Prof. Dr. Dandan Chen

Fellow in the project "A Translingual Conceptual History of Chinese Worlds" (June – August 2023)
Short Biography
Dandan Chen received her Ph.D. from Harvard University. She is currently Associate Professor in History, Politics, and Geography Department at Farmingdale State College, State University of New York, and has been teaching for Science, Technology, and Society Department since 2013. She is an Associate in Research at Harvard’s Fairbank Center for Chinese Studies, and the founder of the global scholarly platform “Global Studies Forum”(globalstudiesforum.com). Dr. Chen’s interdisciplinary areas of research and teaching include global and Asian history, Chinese history, politics, literature and law in a global context. A bilingual writer, her articles have appeared in various journals. Her book Cultural Worlds of Late Ming-Early Qing and Late Qing-Early Republican China is forthcoming in 2023. Dr. Chen has received awards including the SUNY Chancellor Award for Excellence in Scholarship and Creative Activities(2022), the SUNY Nuala Drescher Award (2016), and the 2016 Academic Excellence Award from Chinese Historians in the United States.
Project
Politics and Ethics: The Search for a New Ethical World in Modern ChinaBased on my previous research, I have a larger project that aims to examine the transformation of politics and ethics and their interaction in modern China by exploring the dialogues and dynamics of several intertwined intellectual trends, including conservativism, constitutionalism and New-Confucianism, whose complex interactions still need deeper investigations with new perspectives. While examining the complexities and tensions between various intellectual discourses, this project explores the interplay between global constitutionalism and global conservatism in modern China, with a focus on their treatments of politics and ethics.
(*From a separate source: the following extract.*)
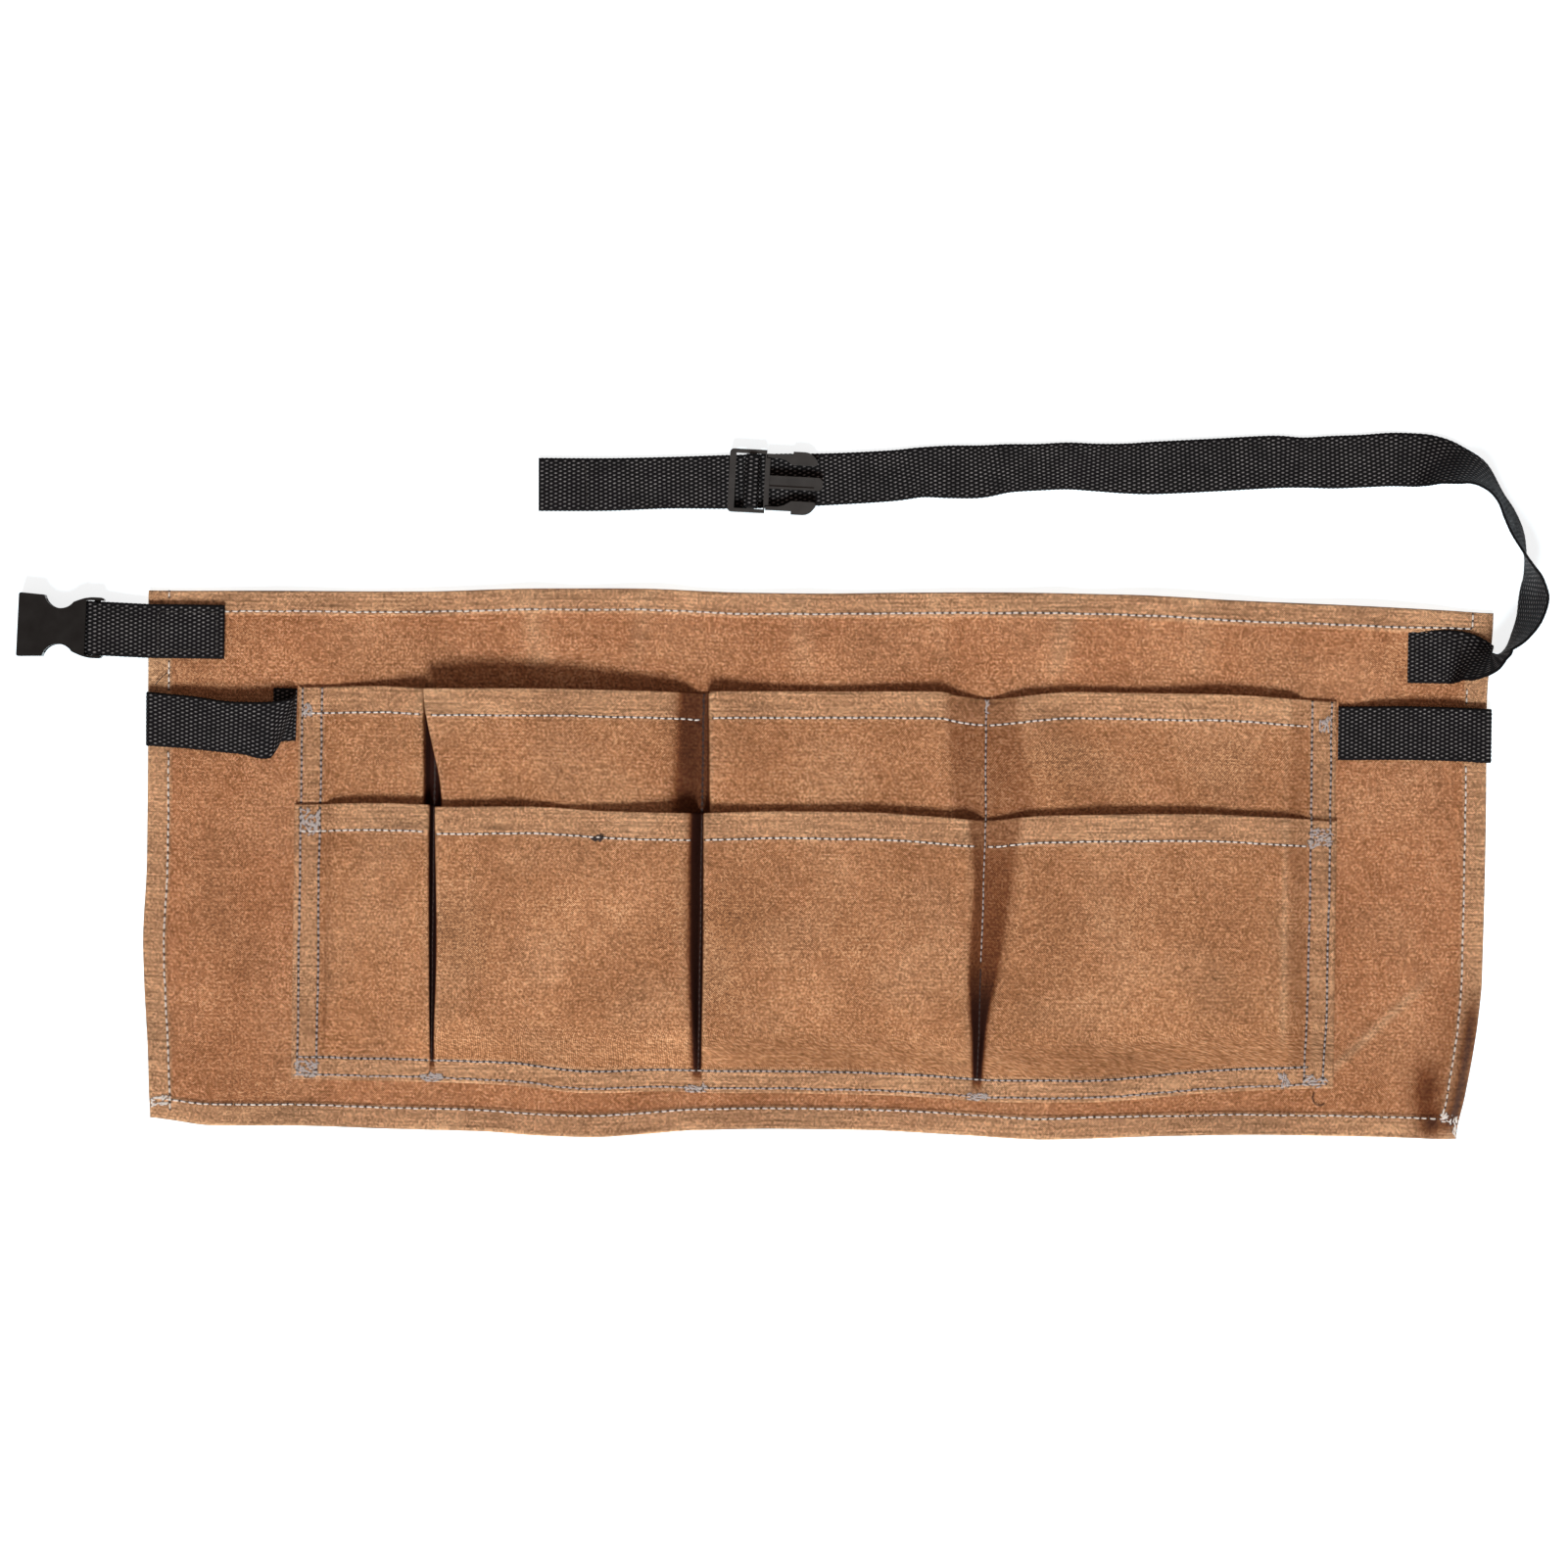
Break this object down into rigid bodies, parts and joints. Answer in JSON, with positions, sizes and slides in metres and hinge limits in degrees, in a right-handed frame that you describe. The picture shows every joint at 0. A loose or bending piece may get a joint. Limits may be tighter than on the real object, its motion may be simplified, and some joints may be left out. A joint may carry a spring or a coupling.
{
  "type": "tool belt",
  "caption": "Waist tool apron of waxed canvas with two rows of open pockets, webbing tool loops and an adjustable webbing strap closed by a side release buckle.",
  "frame": {"origin": "centre of the panel's back face, the face that rests on the wearer", "axes": "+X along the belt to the wearer's left, +Y up the apron, +Z out of the pockets' side"},
  "size_m": [0.7106, 0.328, 0.0267],
  "materials": {
    "panel_canvas": "waxed brown canvas, close plain weave",
    "pocket_canvas": "waxed brown canvas, creased and rubbed lighter at the folds",
    "webbing": "woven black polypropylene webbing",
    "buckle_plastic": "moulded black acetal, fine satin",
    "pale_thread": "pale grey lockstitch thread",
    "grey_thread": "mid grey lockstitch thread",
    "black_thread": "black lockstitch thread"
  },
  "bodies": {
    "apron": {"back_panel": "panel_canvas", "rear_pocket_strip": "pocket_canvas", "front_pocket_strip": "pocket_canvas", "left_tool_loop": "webbing", "right_tool_loop": "webbing", "buckle_tab_sewn_end": "webbing", "strap_sewn_end": "webbing", "panel_top_hem_stitching": "pale_thread", "panel_bottom_hem_stitching": "pale_thread", "panel_left_hem_stitching": "pale_thread", "panel_right_hem_stitching": "pale_thread", "rear_mouth_stitching_1": "pale_thread", "rear_mouth_stitching_2": "pale_thread", "rear_mouth_stitching_3": "pale_thread", "rear_mouth_stitching_4": "pale_thread", "front_mouth_stitching_1": "pale_thread", "front_mouth_stitching_2": "pale_thread", "front_mouth_stitching_3": "pale_thread", "front_mouth_stitching_4": "pale_thread", "left_side_outer_stitching": "grey_thread", "left_side_inner_stitching": "grey_thread", "right_side_outer_stitching": "grey_thread", "right_side_inner_stitching": "grey_thread", "bottom_lower_stitching": "grey_thread", "bottom_upper_stitching": "grey_thread", "divider_stitching_1": "grey_thread", "divider_stitching_2": "grey_thread", "divider_stitching_3": "grey_thread", "buckle_tab_box_stitching": "black_thread", "strap_end_box_stitching": "black_thread"},
    "buckle_tab": {"buckle_tab_loop": "webbing"},
    "female_buckle": {"buckle_socket": "buckle_plastic"},
    "strap_turn": {"strap_turn": "webbing"},
    "strap_run": {"strap_run": "webbing", "strap_tail_stitching": "black_thread"},
    "male_buckle": {"male_buckle_frame": "buckle_plastic", "webbing_over_bar": "webbing"},
    "upper_arm": {"upper_release_arm": "buckle_plastic"},
    "lower_arm": {"lower_release_arm": "buckle_plastic"}
  },
  "joints": [
    {"name": "tab_fold", "type": "hinge", "parent": "apron", "child": "buckle_tab", "pos_m": [-0.3134, 0.1053, 0.0036], "axis": [0, 1, 0], "range_deg": [-90, 90]},
    {"name": "socket_pivot", "type": "hinge", "parent": "buckle_tab", "child": "female_buckle", "pos_m": [-0.33654, 0.10611, 0.00505], "axis": [0.0349, 0.9994, 0], "range_deg": [-90, 90]},
    {"name": "strap_root_swing", "type": "hinge", "parent": "apron", "child": "strap_turn", "pos_m": [0.3194, 0.105, 0.01255], "axis": [0, 0, -1], "range_deg": [0, 90]},
    {"name": "strap_bend_swing", "type": "hinge", "parent": "strap_turn", "child": "strap_run", "pos_m": [0.3147, 0.1764, 0.01255], "axis": [0, 0, -1], "range_deg": [0, 75]},
    {"name": "buckle_slide", "type": "slide", "parent": "strap_run", "child": "male_buckle", "axis": [0.9991, 0.043, 0], "range_m": [-0.06, 0.24]},
    {"name": "upper_arm_flex", "type": "hinge", "parent": "male_buckle", "child": "upper_arm", "pos_m": [-0.02634, 0.19043, 0.0041], "axis": [0, 0, -1], "range_deg": [0, 8], "stiffness_Nm_per_rad": 0.3},
    {"name": "lower_arm_flex", "type": "hinge", "parent": "male_buckle", "child": "lower_arm", "pos_m": [-0.02727, 0.16605, 0.0041], "axis": [0, 0, 1], "range_deg": [0, 8], "stiffness_Nm_per_rad": 0.3}
  ]
}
I examine the mixed ideas of intellectuals who crossed boundaries with global visions, including the pioneering thinker and politician Liang Qichao, Qing loyalists such as Shen Zengzhi, Wang Guowei, and Chen Sanli, other cultural conservatives, and constitutionalists such as Zhang Junmai. I investigate these intellectuals’ understandings and reflections on constitutionalism, the nature of traditional Chinese politics and how they provided various blueprints for a new world order and China’s political and ethical modernities.